张树槐是这宗血案的受害者,但他对张治海许诺的那些话,被证明仅仅是为了买几斤便宜的羊肉,而向一个素昧平生的牧羊人扎起的纸幌子。正是这些纸幌子,成了他引狼入室的路标,给他和他的全家招来了灭门之灾 。
张治海是一个苦出身,曾经有过几次改变自身命运的机会,却因为他自己的原因,这些机会都像泥鳅一样地滑走了。他第一次受骗,加入传销组织,梦想一夜暴富,结果是血本无归。他第二次受骗,除了上一次受骗时有的追求物欲的成分外,还多了一层追求的成分,为此作出了一个即使用膝盖思考的人也不会作出的决定:让一个从自己的手头买过几次羊肉、说过几句搭口话的人承包自己的下半生。这一次因为他的欲念更沉,因此也就被骗得更惨,也断送了他自己的身家性命。至于姜德伟,更毋庸说了,他是冲着淘金老板去的,指望着能干一票大的,干的结果是让他自己成了一个“见光死”的人:几条人命背在身上,他能见得了光?
现场勘查中,技术员预见的矮个凶手,即张治海身高1.74米,张治海实际身高1.75米,误差为1厘米。姜德伟的预见身高为1.80米,依其以往的收监记录核实,其实际身高1.80米,毫厘不差。

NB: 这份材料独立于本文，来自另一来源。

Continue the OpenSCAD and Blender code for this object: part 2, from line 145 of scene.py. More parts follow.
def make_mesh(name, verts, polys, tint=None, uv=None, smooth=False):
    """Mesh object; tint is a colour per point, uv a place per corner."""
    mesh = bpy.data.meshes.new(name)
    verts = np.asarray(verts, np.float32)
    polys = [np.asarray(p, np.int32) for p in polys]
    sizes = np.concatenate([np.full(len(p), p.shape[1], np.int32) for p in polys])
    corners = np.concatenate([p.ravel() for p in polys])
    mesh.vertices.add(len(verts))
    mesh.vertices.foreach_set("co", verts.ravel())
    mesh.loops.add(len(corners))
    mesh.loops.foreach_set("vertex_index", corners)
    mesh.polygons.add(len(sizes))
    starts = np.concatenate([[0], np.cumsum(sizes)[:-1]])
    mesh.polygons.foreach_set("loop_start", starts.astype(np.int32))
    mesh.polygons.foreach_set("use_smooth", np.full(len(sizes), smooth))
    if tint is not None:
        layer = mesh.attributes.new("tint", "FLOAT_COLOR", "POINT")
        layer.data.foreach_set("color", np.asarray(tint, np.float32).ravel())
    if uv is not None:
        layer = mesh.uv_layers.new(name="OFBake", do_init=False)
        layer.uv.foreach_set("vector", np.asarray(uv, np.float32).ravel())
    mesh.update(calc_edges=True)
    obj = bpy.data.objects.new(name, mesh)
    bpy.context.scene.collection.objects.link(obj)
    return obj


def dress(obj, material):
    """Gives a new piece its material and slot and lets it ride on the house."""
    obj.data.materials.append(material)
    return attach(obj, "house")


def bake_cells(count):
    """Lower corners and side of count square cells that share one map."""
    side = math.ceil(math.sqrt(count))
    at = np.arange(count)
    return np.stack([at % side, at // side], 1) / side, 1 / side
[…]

2002年11月中旬,紧咬着线索追缉姜德伟的民警进入广西北海地界,经与当地公安机关联系得知,就在长沙专案民警到此地前半个月,在北海的一个建筑施工工地,一群建筑工人追打一个盗窃建筑材料的盗贼,盗贼无处藏身,被迫跳进一条河,后溺毙。此事一直被隐匿未报。派出所民警得知情况后做出详细的调查,才知溺毙者尸体已被火化。在此人留下的一个破旧的行李包中,有一些简单的衣物行李。
行李中有一张身份证,民警们一看就知道被用来插过门开过锁,两面的塑封已裂开,其图像、地址及证号均已模糊不清,无法辨认,只有名字是清晰的:姜德伟。2003年1月23日,张治海经长沙市中级人民法院终审判决执行死刑。